As AI coding tools accelerate software delivery, they are also intensifying a problem DevOps and SRE teams have been dealing with for years: the unchecked growth of observability data. In this conversation, the founders of Sawmills argue that telemetry volume is no longer just a cost issue. It is becoming a data quality problem that affects how effectively teams can monitor systems, troubleshoot incidents and make sense of production behavior.
Ronit Belson and Erez Rusovsky describe how the rise of AI-generated code is making observability harder to manage. Instrumentation is often treated as an afterthought, which means more logs, metrics and traces are being generated without much discipline around relevance, quality or downstream impact. The result is familiar to many DevOps teams: rising observability bills, more noise in monitoring systems and growing difficulty separating useful telemetry from unnecessary data.
Rather than waiting until data lands in production systems and then trying to reduce cost or improve signal quality after the fact, Belson and Rusovsky describe a model in which telemetry is reviewed and optimized closer to the point where code is written and deployed. That includes looking at instrumentation itself, not just the systems consuming it.

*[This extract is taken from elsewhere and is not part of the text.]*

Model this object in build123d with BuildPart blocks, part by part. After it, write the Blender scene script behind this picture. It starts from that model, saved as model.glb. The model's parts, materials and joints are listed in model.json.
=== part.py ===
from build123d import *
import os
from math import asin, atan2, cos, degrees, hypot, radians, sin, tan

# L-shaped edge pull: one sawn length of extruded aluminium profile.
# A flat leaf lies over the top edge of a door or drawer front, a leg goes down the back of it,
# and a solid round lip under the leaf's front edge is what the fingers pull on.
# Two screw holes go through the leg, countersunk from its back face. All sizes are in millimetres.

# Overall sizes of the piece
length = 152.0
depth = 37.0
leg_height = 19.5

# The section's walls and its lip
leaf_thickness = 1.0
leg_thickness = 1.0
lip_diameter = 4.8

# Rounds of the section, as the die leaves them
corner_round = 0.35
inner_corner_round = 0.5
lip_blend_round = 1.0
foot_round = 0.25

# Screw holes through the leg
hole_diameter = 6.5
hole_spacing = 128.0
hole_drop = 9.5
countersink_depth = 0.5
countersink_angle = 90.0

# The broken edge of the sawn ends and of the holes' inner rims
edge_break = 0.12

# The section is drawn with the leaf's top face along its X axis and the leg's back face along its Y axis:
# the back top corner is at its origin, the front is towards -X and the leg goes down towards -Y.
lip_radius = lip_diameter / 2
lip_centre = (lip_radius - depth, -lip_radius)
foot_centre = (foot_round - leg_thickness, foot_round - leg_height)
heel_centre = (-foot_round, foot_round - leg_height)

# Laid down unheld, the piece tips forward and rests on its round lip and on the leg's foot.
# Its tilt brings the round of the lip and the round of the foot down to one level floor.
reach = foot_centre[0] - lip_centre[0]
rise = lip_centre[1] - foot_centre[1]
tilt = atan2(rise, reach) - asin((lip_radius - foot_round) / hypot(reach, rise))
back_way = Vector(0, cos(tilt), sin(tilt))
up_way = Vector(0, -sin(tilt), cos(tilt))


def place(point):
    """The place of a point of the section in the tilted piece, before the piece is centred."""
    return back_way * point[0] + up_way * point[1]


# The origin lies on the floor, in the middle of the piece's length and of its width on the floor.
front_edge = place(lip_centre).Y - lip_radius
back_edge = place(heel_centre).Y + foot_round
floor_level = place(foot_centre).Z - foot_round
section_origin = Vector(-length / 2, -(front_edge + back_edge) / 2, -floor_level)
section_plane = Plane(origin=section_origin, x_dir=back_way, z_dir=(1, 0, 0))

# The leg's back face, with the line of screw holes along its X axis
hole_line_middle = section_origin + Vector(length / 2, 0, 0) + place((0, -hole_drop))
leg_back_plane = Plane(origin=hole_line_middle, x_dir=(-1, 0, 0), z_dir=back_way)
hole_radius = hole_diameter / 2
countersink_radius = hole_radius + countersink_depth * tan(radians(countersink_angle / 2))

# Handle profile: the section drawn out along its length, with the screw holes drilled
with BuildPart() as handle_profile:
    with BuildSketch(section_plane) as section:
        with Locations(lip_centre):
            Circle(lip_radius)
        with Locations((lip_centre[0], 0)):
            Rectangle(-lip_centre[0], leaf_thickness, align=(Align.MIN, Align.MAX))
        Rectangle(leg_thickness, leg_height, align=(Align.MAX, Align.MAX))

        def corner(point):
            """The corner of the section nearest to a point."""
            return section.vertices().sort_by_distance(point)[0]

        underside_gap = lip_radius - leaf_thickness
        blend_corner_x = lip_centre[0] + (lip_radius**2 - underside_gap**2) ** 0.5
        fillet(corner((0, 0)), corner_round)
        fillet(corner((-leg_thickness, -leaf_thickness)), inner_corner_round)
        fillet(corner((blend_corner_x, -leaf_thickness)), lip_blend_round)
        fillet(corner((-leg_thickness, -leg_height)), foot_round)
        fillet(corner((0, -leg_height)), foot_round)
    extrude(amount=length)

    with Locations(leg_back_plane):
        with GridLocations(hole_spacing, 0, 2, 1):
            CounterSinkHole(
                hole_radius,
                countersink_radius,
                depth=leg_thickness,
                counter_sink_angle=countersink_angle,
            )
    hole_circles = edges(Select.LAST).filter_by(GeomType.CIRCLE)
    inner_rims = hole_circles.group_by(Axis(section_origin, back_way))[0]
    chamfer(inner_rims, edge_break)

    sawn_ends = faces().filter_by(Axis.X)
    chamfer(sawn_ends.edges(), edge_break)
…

They also touch on a broader operational shift now underway. As organizations become more comfortable with agentic AI, there is growing interest in using agents not only to write code, but also to continuously manage repetitive operational work. In the observability context, that means identifying noisy telemetry, highlighting gaps, feeding lessons from production back into development and helping teams keep data both useful and affordable.
The bigger takeaway is that observability can no longer be treated as a downstream concern. If AI is going to keep increasing the speed of software creation, DevOps teams will need stronger control over the telemetry that software generates.